Of particular importance is the new 45th BImSchV, which is intended to flank the operator obligation for environmental management systems (EMS) provided for in the BImSchG. The introduction of an EMS is expected to be mandatory for all existing plants and for all new plants within the scope of the ordinance that are commissioned after July 1, 2027. The EMS must have certain minimum contents, in particular define environmental targets (e.g. specify waste prevention measures) and include a chemicals inventory and a transformation plan (designed for the year 2030). In addition, the 45th BImSchV imposes far-reaching publication, data collection and verification obligations with regard to the EMS, the latter in the form of an internal auditing or DIN certification obligation, among other things. The 45th BImSchV is intended to oblige plant operators to comply with “sector-specific characteristics”, i.e. the sector-specific BAT conclusions for the textile industry, ferrous metal processing industry, large combustion plants or waste treatment, for example. Until now, the German legislator has largely left the aspect of sector-specific characteristics to companies’ own responsibility and has largely refrained from specifying them in sub-legislation. This is now changing. Furthermore, the bandwidths for resource and energy consumption (so-called environmental performance values) are to be defined in the new 45th BImSchV in accordance with the respective BAT conclusions, which must then be complied with. The details are still open.

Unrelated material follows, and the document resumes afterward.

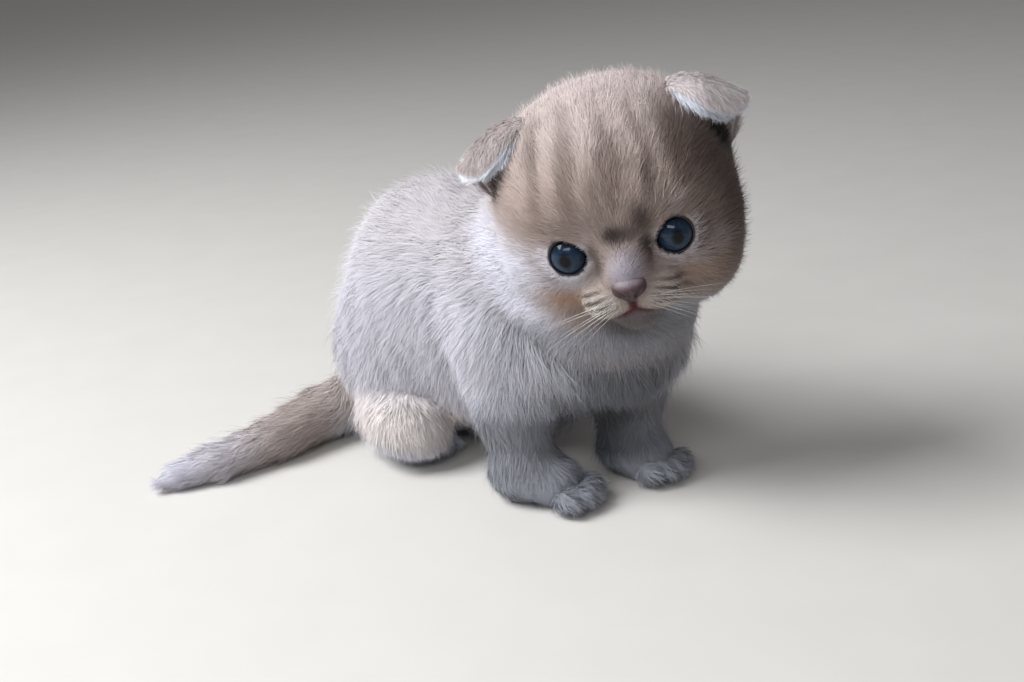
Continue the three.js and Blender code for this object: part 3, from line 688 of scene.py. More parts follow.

The planned changes to implement the amendment to the IED are far-reaching and of considerable importance for companies. In particular, companies in the energy sector, the chemical industry, commercial waste treatment and intensive livestock farming are strongly recommended to identify their own impact at an early stage and to deal intensively and promptly with the future new requirements and, in particular, their practical implementation. Despite the new elections, the implementation process is expected to continue by summer 2025 at the latest, as the implementation deadline for the IED has already passed.